A top space researcher claims the U.S. has "no evidence" of alien technology in the skies, downplaying widespread speculation of the existence of hovering, extraterrestrial machinery.

"We don't have any evidence of any credible source that would indicate the presence of alien technology in our skies. And we never have," Bill Diamond, president and chief executive officer of the SETI Institute, an organization dedicated to researching intelligence in the universe, told Space.com. "The idea that the government is keeping something like this secret is just totally absurd. There's no motivation to do so."

While Diamond doesn't rule out the possibility of discovering alien technology in the future, he said, "we should equally not jump to the conclusion that UFOs are alien technology in the absence of any compelling evidence to that effect. And there is no compelling evidence," he said.

The fact that it would take the fastest spacecraft ever humanly built 80,000 years to travel to Earth from the nearest star, Alpha Centauri, is what leads Diamond to believe that "any civilization that has mastered the ability to traverse the incomprehensibly vast distances of interstellar space would have technology so far advanced from our own as to be beyond our comprehension."

"If such beings exist, they would likely send hardware here first and not biology, and they certainly wouldn't crash-land in our deserts," he joked.

"The farthest things we have sent into space are hardware. And that's logical," said Diamond, the outlet reported. "But if you did send beings and the most interesting thing you can do is draw circles in crops... come on!"

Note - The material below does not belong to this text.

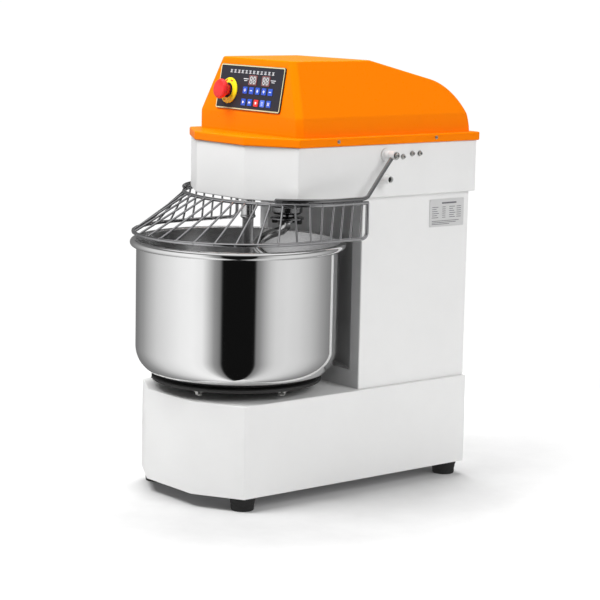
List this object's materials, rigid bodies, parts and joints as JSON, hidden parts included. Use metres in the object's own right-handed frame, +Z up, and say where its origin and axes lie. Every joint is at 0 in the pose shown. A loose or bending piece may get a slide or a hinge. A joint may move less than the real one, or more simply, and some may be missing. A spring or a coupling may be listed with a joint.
{
  "type": "spiral dough mixer",
  "caption": "Floor-standing spiral dough mixer with a turning stainless bowl, a spiral hook beside a fixed bar, a lifting wire guard and a sloping control panel.",
  "frame": {"origin": "middle of the footprint, on the floor under the feet", "axes": "+Z up, -Y towards the front where the bowl and the panel are, +X to the machine's left as it faces forward"},
  "size_m": [0.425, 0.689, 0.852],
  "materials": {
    "white_paint": "satin powder coat",
    "orange_cover": "gloss moulded cover",
    "stainless": "polished stainless",
    "chrome": "bright chrome plate",
    "dark_steel": "dark painted casting",
    "plain_steel": "plain machined steel",
    "motor_paint": "dark enamel",
    "black_rubber": "matte moulded rubber",
    "black_plastic": "matte",
    "panel_face": "printed satin face",
    "display_lens": "tinted window",
    "key_blue": "satin",
    "key_red": "satin",
    "stop_red": "gloss",
    "stop_yellow": "gloss",
    "circuit_board": "matte laminate",
    "rating_plate": "satin foil"
  },
  "bodies": {
    "frame": {"base_shell": "white_paint", "column_shell": "white_paint", "rear_cover": "white_paint", "head_shell": "white_paint", "hood": "orange_cover", "breaker_bar": "stainless", "guard_stop_left": "chrome", "guard_stop_right": "chrome", "spindle_housing": "dark_steel", "base_floor": "plain_steel", "bearing_beam": "plain_steel", "bowl_bearing": "plain_steel", "lay_bearing_lower": "plain_steel", "lay_bearing_upper": "plain_steel", "motor_plate": "plain_steel", "guard_bush_left": "plain_steel", "guard_bush_right": "plain_steel", "hook_chain": "plain_steel", "jack_chain": "plain_steel", "bowl_chain": "plain_steel", "motor_body": "motor_paint", "foot_front_left": "black_rubber", "foot_front_right": "black_rubber", "foot_rear_left": "black_rubber", "foot_rear_right": "black_rubber", "drive_belt": "black_rubber", "cable_gland": "black_plastic", "stop_contact_block": "black_plastic", "control_panel": "panel_face", "display_left": "display_lens", "display_right": "display_lens", "stop_collar": "stop_yellow", "key_board": "circuit_board", "rating_plate": "rating_plate"},
    "bowl": {"bowl": "stainless", "bowl_turntable": "dark_steel", "bowl_sprocket": "plain_steel"},
    "hook": {"spiral_hook": "stainless", "hook_spindle": "dark_steel", "hook_sprocket": "plain_steel"},
    "lay_shaft": {"lay_shaft": "plain_steel", "lay_pulley": "plain_steel"},
    "jack_shaft": {"jack_shaft": "plain_steel"},
    "motor_rotor": {"motor_shaft": "plain_steel", "motor_pulley": "plain_steel"},
    "guard": {"guard_grid": "chrome", "guard_arm_left": "chrome", "guard_arm_right": "chrome"},
    "stop_button": {"stop_button": "stop_red"},
    "key_1": {"key_1": "key_blue"},
    "key_2": {"key_2": "key_blue"},
    "key_3": {"key_3": "key_blue"},
    "key_4": {"key_4": "key_blue"},
    "key_5": {"key_5": "key_blue"},
    "key_6": {"key_6": "key_blue"},
    "key_7": {"key_7": "key_blue"},
    "key_8": {"key_8": "key_red"},
    "key_9": {"key_9": "key_blue"},
    "key_10": {"key_10": "key_blue"}
  },
  "joints": [
    {"name": "lay_spin", "type": "hinge", "parent": "frame", "child": "lay_shaft", "pos_m": [0, 0.135, 0.4], "axis": [0, 0, 1], "continuous": true},
    {"name": "bowl_spin", "type": "hinge", "parent": "frame", "child": "bowl", "pos_m": [0, -0.132, 0.3], "axis": [0, 0, 1], "continuous": true},
    {"name": "hook_spin", "type": "hinge", "parent": "frame", "child": "hook", "pos_m": [0.083, -0.078, 0.5], "axis": [0, 0, 1], "continuous": true},
    {"name": "jack_spin", "type": "hinge", "parent": "frame", "child": "jack_shaft", "pos_m": [0.075, 0.055, 0.13], "axis": [0, 0, 1], "continuous": true},
    {"name": "motor_spin", "type": "hinge", "parent": "frame", "child": "motor_rotor", "pos_m": [0, 0.252, 0.6], "axis": [0, 0, 1], "continuous": true},
    {"name": "guard_lift", "type": "hinge", "parent": "frame", "child": "guard", "pos_m": [0, 0.0938, 0.6715], "axis": [-1, 0, 0], "range_deg": [0, 70]},
    {"name": "stop_push", "type": "slide", "parent": "frame", "child": "stop_button", "axis": [0, 0.9851, -0.1722], "range_m": [0, 0.004], "stiffness_N_per_m": 900},
    {"name": "key_1_push", "type": "slide", "parent": "frame", "child": "key_1", "axis": [0, 0.9851, -0.1722], "range_m": [0, 0.0008], "stiffness_N_per_m": 900},
    {"name": "key_2_push", "type": "slide", "parent": "frame", "child": "key_2", "axis": [0, 0.9851, -0.1722], "range_m": [0, 0.0008], "stiffness_N_per_m": 900},
    {"name": "key_3_push", "type": "slide", "parent": "frame", "child": "key_3", "axis": [0, 0.9851, -0.1722], "range_m": [0, 0.0008], "stiffness_N_per_m": 900},
    {"name": "key_4_push", "type": "slide", "parent": "frame", "child": "key_4", "axis": [0, 0.9851, -0.1722], "range_m": [0, 0.0008], "stiffness_N_per_m": 900},
    {"name": "key_5_push", "type": "slide", "parent": "frame", "child": "key_5", "axis": [0, 0.9851, -0.1722], "range_m": [0, 0.0008], "stiffness_N_per_m": 900},
    {"name": "key_6_push", "type": "slide", "parent": "frame", "child": "key_6", "axis": [0, 0.9851, -0.1722], "range_m": [0, 0.0008], "stiffness_N_per_m": 900},
    {"name": "key_7_push", "type": "slide", "parent": "frame", "child": "key_7", "axis": [0, 0.9851, -0.1722], "range_m": [0, 0.0008], "stiffness_N_per_m": 900},
    {"name": "key_8_push", "type": "slide", "parent": "frame", "child": "key_8", "axis": [0, 0.9851, -0.1722], "range_m": [0, 0.0008], "stiffness_N_per_m": 900},
    {"name": "key_9_push", "type": "slide", "parent": "frame", "child": "key_9", "axis": [0, 0.9851, -0.1722], "range_m": [0, 0.0008], "stiffness_N_per_m": 900},
    {"name": "key_10_push", "type": "slide", "parent": "frame", "child": "key_10", "axis": [0, 0.9851, -0.1722], "range_m": [0, 0.0008], "stiffness_N_per_m": 900}
  ],
  "couplings": [
    {"joint": "hook_spin", "follows": "lay_spin", "ratio": 0.36923},
    {"joint": "jack_spin", "follows": "lay_spin", "ratio": 0.2375},
    {"joint": "bowl_spin", "follows": "lay_spin", "ratio": 0.039583},
    {"joint": "motor_spin", "follows": "lay_spin", "ratio": 2.7857}
  ]
}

Diamond also pointed to a lack of government funding to research UFOs, which he suggested was "either the government being quite certain that there's nothing to these accidental observations – or – the government preferring that we not use available technology to closely watch our skies because of our own human technologies that are being developed – in secret."

He noted, "I think that's the most compelling bit of evidence against the idea that we've got visitors in our skies."